IXO Models IXJAV045 Egyptian IS-3/3M Heavy Tank - 21st Armored Division, Ismailia, Egypt, 1973 (1:72 Scale)
"The Russians can give you arms, but only the United States can give you a selection."
- Egyptian President Anwar Sadat
The IS-3 first appeared to western observers at the Allied Victory Parade in Berlin in September 1945. By most accounts these tanks overawed the western powers, who responded with heavy tank designs of their own in the 1950s. A Regiment of IS-3s may have been deployed in Manchuria in 1945. Internally the IS-3 was identical to the IS-2 model. Externally, however, the IS-3 featured redesigned armor, a new rounded turret, angular front hull casting, and integrated stowage bins over the tracks. About 350 vehicles were built during the war.
By the 1950s, the emergence of the main battle tank concept rendered heavy tanks obsolete. The main battle tank concept combined the mobility of the medium tank with the armour and firepower of the heavy tank. In the late 1960s, the remaining Soviet heavy tanks were transferred to Red Army reserve service and war stores. The IS-2 Model 1944 remained in active service much longer in the armies of Cuba, China and North Korea. A regiment of Chinese IS-2s was available for use in the Korean War, but saw no service there. Some Soviet IS-3s were dug in as fixed pillboxes along the Soviet-Chinese border. The IS-3 was used in the 1956 Soviet invasion of Hungary and the Prague Spring in 1968. It was supplied to Egypt, seeing action in the Six Day War against IDF M48 Pattons but by this time the concept of the heavy tank was showing its deficiencies.
After the Korean War, China had attempted to reverse-engineer the IS-2/IS-3 as Type 122 medium tank. The project was cancelled in favour of the Type 59, a copy of the Soviet T-54A.
Pictured here is a 1:72 scale replica of an Egyptian IS-3/3M heavy tank that was attached to the 21st Armored Division, then deployed to Ismailia, Egypt, during 1973. Sold Out!
Length: 4 inches
Width: 1-1/2 inches
Historical Account: "Day of Atonement" - The Yom Kippur War, Ramadan War or October War, also known as the 1973 Arab-Israeli War and the Fourth Arab-Israeli War, was fought from October 6 to 25, 1973, between Israel and a coalition of Arab states led by Egypt and Syria. The war began when the coalition launched a joint surprise attack on Israel on Yom Kippur, the holiest day in Judaism, which coincided with the Muslim holy month of Ramadan. Egyptian and Syrian forces crossed ceasefire lines to enter the Israeli-held Sinai Peninsula and Golan Heights respectively, which had been captured and occupied since the 1967 Six-Day War. Both the United States and the Soviet Union initiated massive resupply efforts to their respective allies during the war, and this led to a near-confrontation between the two nuclear superpowers.

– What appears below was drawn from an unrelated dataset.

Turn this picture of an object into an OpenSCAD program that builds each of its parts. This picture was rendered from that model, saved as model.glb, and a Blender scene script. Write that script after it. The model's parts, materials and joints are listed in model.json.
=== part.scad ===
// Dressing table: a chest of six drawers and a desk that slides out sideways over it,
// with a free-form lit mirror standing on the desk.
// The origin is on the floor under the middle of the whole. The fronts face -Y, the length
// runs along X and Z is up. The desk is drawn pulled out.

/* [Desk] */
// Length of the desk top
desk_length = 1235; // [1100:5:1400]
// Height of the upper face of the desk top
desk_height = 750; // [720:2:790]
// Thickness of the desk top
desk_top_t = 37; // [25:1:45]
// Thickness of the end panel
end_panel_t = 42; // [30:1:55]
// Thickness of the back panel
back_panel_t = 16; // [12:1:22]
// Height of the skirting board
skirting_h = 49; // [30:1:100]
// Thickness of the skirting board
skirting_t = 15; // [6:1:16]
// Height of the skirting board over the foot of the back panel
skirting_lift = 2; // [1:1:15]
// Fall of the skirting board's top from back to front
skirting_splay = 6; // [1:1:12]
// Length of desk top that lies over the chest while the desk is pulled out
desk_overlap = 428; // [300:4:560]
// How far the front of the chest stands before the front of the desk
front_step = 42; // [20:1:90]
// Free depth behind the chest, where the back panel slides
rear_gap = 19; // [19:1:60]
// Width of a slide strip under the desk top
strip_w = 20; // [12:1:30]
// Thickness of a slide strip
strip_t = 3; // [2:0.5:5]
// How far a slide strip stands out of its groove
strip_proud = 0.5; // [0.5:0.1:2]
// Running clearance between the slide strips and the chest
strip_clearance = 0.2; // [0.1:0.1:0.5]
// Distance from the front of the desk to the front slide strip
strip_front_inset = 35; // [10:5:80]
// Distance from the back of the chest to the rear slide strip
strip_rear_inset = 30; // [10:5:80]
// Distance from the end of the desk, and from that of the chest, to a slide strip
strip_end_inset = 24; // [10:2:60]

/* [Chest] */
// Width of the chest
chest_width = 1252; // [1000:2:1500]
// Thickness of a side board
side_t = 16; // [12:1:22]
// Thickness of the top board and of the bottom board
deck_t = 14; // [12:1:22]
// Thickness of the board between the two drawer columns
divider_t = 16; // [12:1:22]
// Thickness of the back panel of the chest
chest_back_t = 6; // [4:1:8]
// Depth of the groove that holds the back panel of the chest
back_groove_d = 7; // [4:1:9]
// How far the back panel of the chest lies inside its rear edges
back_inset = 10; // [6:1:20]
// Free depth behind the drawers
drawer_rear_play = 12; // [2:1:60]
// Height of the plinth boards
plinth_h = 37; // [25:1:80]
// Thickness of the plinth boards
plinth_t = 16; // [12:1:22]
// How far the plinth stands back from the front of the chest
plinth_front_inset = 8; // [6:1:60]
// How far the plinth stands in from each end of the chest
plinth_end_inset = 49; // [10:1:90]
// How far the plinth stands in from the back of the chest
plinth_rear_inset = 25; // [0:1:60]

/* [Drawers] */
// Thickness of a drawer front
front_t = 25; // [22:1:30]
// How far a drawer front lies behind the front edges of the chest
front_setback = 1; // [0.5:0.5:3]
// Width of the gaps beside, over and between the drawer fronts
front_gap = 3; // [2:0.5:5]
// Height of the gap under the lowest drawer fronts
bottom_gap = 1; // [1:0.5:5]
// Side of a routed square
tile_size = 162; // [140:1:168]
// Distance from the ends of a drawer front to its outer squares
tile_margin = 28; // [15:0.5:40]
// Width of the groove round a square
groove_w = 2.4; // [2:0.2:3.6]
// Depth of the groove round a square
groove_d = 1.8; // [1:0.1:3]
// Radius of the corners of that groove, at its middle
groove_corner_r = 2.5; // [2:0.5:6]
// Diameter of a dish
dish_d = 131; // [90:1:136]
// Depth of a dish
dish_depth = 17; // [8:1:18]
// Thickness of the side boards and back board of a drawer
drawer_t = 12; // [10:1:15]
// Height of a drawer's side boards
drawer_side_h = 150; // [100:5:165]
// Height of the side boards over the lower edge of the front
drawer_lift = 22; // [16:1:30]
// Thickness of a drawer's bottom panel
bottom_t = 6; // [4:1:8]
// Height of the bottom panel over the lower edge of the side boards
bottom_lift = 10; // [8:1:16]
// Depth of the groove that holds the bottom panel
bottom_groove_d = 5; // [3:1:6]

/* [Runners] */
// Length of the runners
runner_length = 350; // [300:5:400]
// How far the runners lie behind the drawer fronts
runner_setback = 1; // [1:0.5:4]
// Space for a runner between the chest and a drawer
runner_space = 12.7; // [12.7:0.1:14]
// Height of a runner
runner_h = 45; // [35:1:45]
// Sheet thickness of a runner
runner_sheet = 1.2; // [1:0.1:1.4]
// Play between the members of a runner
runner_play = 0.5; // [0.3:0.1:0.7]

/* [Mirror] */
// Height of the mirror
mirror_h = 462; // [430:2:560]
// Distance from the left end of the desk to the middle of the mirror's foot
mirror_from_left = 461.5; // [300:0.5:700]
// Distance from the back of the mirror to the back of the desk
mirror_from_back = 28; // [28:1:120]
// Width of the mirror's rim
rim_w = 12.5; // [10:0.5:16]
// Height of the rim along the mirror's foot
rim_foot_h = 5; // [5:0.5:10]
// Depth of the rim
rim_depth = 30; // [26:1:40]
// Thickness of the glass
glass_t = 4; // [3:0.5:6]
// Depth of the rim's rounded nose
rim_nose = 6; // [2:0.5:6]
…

The war began with a massive and successful Egyptian crossing of the Suez Canal during the first three days, after which they dug in, settling into a stalemate. The Syrians coordinated their attack on the Golan Heights to coincide with the Egyptian offensive and initially made threatening gains against the greatly outnumbered Israelis. Within a week, Israel recovered and launched a four-day counter-offensive, driving deep into Syria. To relieve this pressure, the Egyptians went back on the offensive, but were decisively defeated; the Israelis then counterattacked at the seam between two Egyptian armies, crossed the Suez Canal, and advanced southward and westward in over a week of heavy fighting. On October 22nd, a United Nations-brokered ceasefire quickly unraveled, with each side blaming the other for the breach. By October 24th, the Israelis had improved their positions considerably and completed their encirclement of Egypt's Third Army. This development led to tensions between the United States and the Soviet Union. As a result, a second ceasefire was imposed cooperatively on October 25th to end the war. At the conclusion of hostilities, Israeli forces were 40 kilometres (25 mi) from Damascus and 101 kilometres (63 mi) from Cairo.
The war had far-reaching implications. The Arab World, which had been humiliated by the lopsided rout of the Egyptian-Syrian-Jordanian alliance in the Six-Day War, felt psychologically vindicated by early successes in the conflict. In Israel, despite impressive operational and tactical achievements on the battlefield, the war effectively ended its sense of invincibility and complacency. The war also challenged many American assumptions; the United States initiated new efforts at mediation and peacemaking. These changes paved the way for the subsequent peace process. The Camp David Accords that followed led to the return of the Sinai to Egypt and normalized relations, the first peaceful recognition of Israel by an Arab country. Egypt continued its drift away from the Soviet Union and left the Soviet sphere of influence entirely.